At this point, should have a data folder inside the root of the code repository that contains the data set, and an output folder that is currently empty. Login to the trainML platform and click the Create Training Job+/Training Job+ button to open a new job form. Populate the following fields with the following values:

  • Job Name: Local Storage Example
  • GPU Type: gtx1060
  • GPU Count: 1
  • Job Environment: Deep Learning - Python 3.9
  • Model Code Location: https://github.com/trainML/examples.git
  • Input Data Type: Local
  • Input data storage path: ~/trainml-examples/data
  • Output Type: Local
  • Artifact output storage path: ~/trainml-examples/output
  • Number of Workers: 1
  • Command for Worker 1: PYTHONPATH=$PYTHONPATH:$TRAINML_MODEL_PATH python -m official.vision.image_classification.resnet_cifar_main --num_gpus=1 --data_dir=$TRAINML_DATA_PATH --model_dir=$TRAINML_OUTPUT_PATH --enable_checkpoint_and_export=True --train_epochs=10 --batch_size=1024

Click Next and then Create on the job form review page to start the job.
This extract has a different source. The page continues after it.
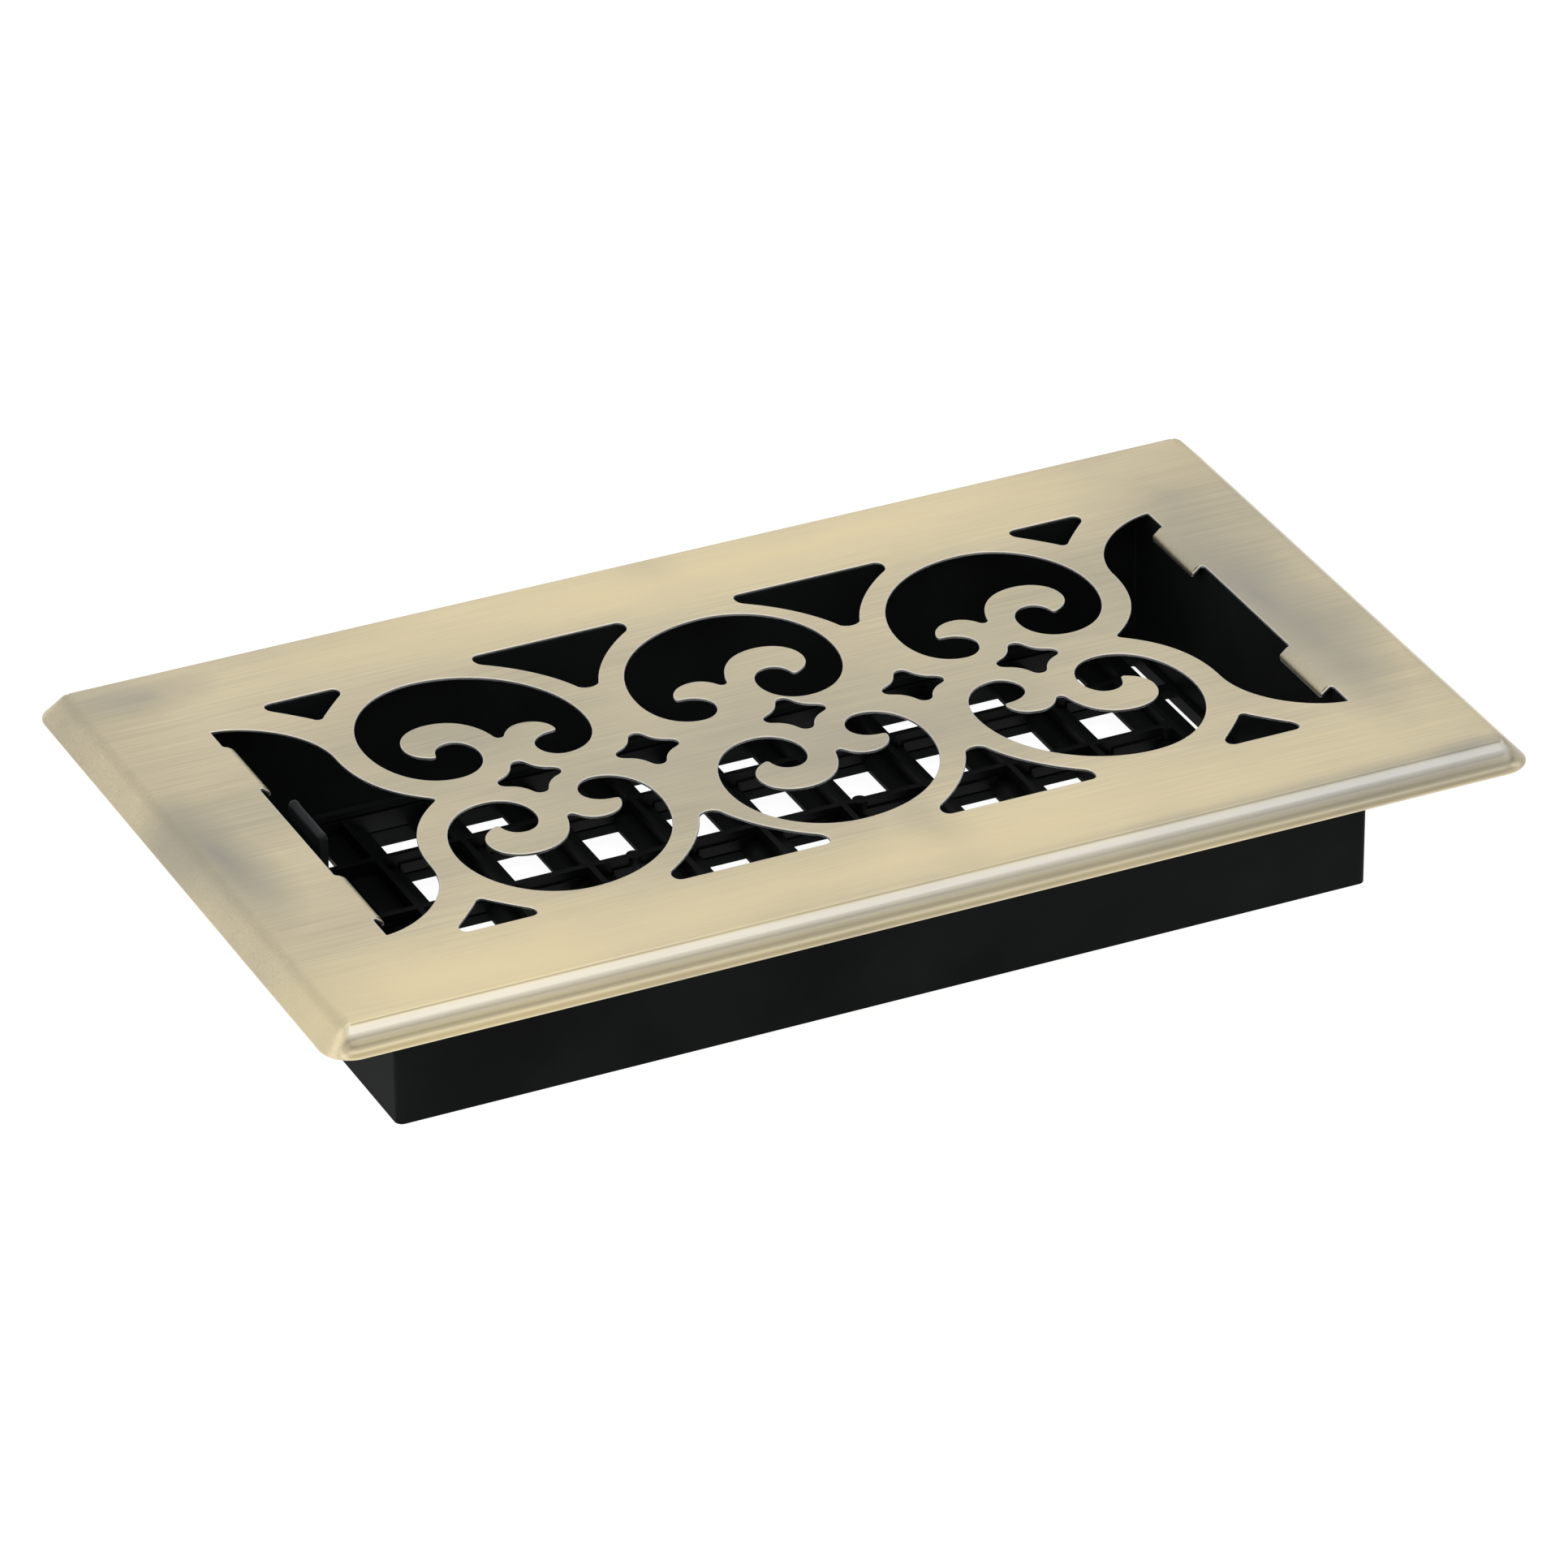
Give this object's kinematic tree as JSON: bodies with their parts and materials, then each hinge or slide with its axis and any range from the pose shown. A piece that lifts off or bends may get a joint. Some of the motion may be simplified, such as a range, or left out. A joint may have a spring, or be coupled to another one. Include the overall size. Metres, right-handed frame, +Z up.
{
  "type": "floor register",
  "caption": "Scroll-pattern floor register: a pierced brushed metal faceplate over a moulded damper box with a sliding slotted damper and finger lever.",
  "frame": {"origin": "middle of the damper box's underside, directly under the middle of the faceplate", "axes": "+X along the register's length, away from the lever; +Y across its width; +Z up, out of the duct, to the flat face"},
  "size_m": [0.2398, 0.1396, 0.036],
  "materials": {
    "antique_brass": "antique brass plating over stamped steel, finely brushed along the length",
    "box_plastic": "moulded black plastic, satin",
    "slide_plastic": "moulded black plastic, satin",
    "lever_plastic": "moulded black plastic, smoother where it is handled"
  },
  "bodies": {
    "register": {"faceplate": "antique_brass", "damper_box": "box_plastic"},
    "damper": {"damper_slide": "slide_plastic", "damper_lever": "lever_plastic"}
  },
  "joints": [
    {"name": "damper_travel", "type": "slide", "parent": "register", "child": "damper", "axis": [1, 0, 0], "range_m": [0, 0.0094]}
  ]
}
When the job is in the running state, it will wait for you to connect before it tries to download the data set. Connect to the job by following the instructions in the getting started guide. Once you connect, the log viewer will show the data downloading the to workers. Once that's complete, you will see the output from the worker itself during the training, and finally the zipping and uploading.

After the job completes, navigate to the ~/trainml-examples/output directory on your local computer. You will see a file with the format <job_name>.zip. Unzip it, and you can continue with the analyzing the output step of the tutorial.